From the spectator fleet it looked like all roses from there on for Stars & Stripes, but on board the boat is was a different story. As she rounded the second leeward mark with a lead of more than a minute and only the final windward leg and then the run to the finish left of the race, the bottom of the spinnaker pole track broke off the forward side of the mast. The first report from the fore deck was that they might not be able to use the pole on the final run to the finish; then they got busy with hacksaw and hammer and managed to cut off the damaged bottom of the track so the car holding the inner end of the pole could be forced back into place.
Repairs were completed on the weather leg, but with the makeshift rig the pole could not be raised and lowered during jibes on the run, but had to be taken off the mast and manhandled around the forestay by two crewmembers. With the huge kite trying to take control in the 15 knot wind the maneuver was neither easy nor safe. The Japanese had minor spinnaker control problems of their own but managed to take 25 seconds out of the America boat's lead, to cross the line 55 seconds behind.
After the race Ken Read commented on the woes of being a one-boat challenge, unable to test the results of changes to the boat. "We didn't know how fast we were. We made a few changes and of course you always hope you're faster, but we didn't really know until the first five minutes of the race." Since the break after Round Three of the trials Team Dennis Conner has made only minor underwater alterations, but has stepped a new mast and acquired some new sails.
Italy's Luna Rossa started just to windward of America True after spirited pre-start maneuvers that saw America True's aggressive John Cutler take the Italians for a tour of the spectator fleet. When they hit the line, Cutler was to leeward, heading for the favored left side, with the Italian boat to windward and slightly behind. At the helm of Luna Rossa, Francesco de Angelis was able to hold on in this precarious position until he felt a subtle wind shift to the left. Then he tacked, sailed for only three or four minutes on port until he eased into a right hand shift and then tacked back. The two quick tacks gave the Italian boat a slight edge and when the boats met for the first time, America True was unable to cross and was bounced back to the left.
Luna Rossa was able to maintain her tactical advantage all the way to the weather mark, although there seemed to be virtually no difference in the speed of the boats. She rounded with about three lengths over the Californians and maintained this lead down the first run and for the next two legs, apparently unable to shake Dawn Riley's co-ed California crew. The Angeles was able to stretch out a bit on the third weather leg, again using the ever-shifty Hauraki Gulf conditions to his advantage.
From there on America True did not have a chance to get back in the race and the winning margin for the Italians was one minute. Back on shore de Angelis said "It was a very tough race, all the races we have had with America True have been tough."
In the third contest of the day Paul Cayard's America One showed a very slight edge upwind to win over France's Le Defi by 22 seconds.

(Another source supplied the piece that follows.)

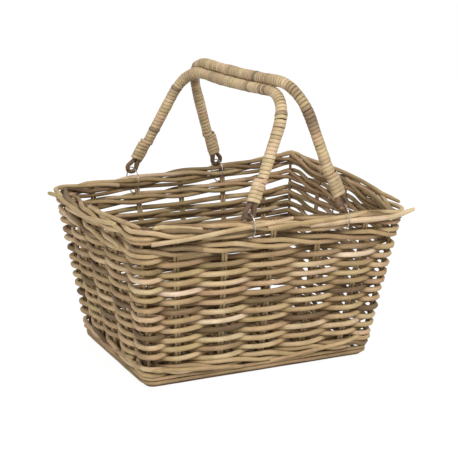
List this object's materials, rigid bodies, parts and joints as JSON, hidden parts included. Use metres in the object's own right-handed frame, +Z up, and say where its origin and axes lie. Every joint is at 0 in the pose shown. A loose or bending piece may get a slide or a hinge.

It was the fourth time these two boats had sailed a close race, and this time the French again proved very quick on the downwind legs, but not quite up to the task going to windward. Cayard's team was using its second boat, USA 61, for the first time, and although it looked good, it did not have the breakaway speed that had been forecast by the St. Francis Yacht Club's recent press releases. Either that, or the French have once again made significant improvements to their boat, which began the Louis Vuitton series back in October as an also-ran, but continued to improve until she was a serious contender in Round Three.
Tomorrow Italy's Luna Rossa comes up against Stars & Stripes in a test that should give a good indication of whether the Dennis Conner boat has been improved as much as was indicated in today's racing. The second race will be for the championship of San Francisco Bay when America One from St. Francis Yacht Club , and America True from San Francisco Yacht Club, continue their rivalry. The third contest will be between the Japanese ASURA and France's Le Defi.
The top boats are all very even, but the Hauraki Gulf conditions tend to minimize any speed advantages by putting the onus on clever sailing. All six boats in today's races sailed the course within two minutes and 47 seconds of each other, which is an indication of how close they are in straight-line speed.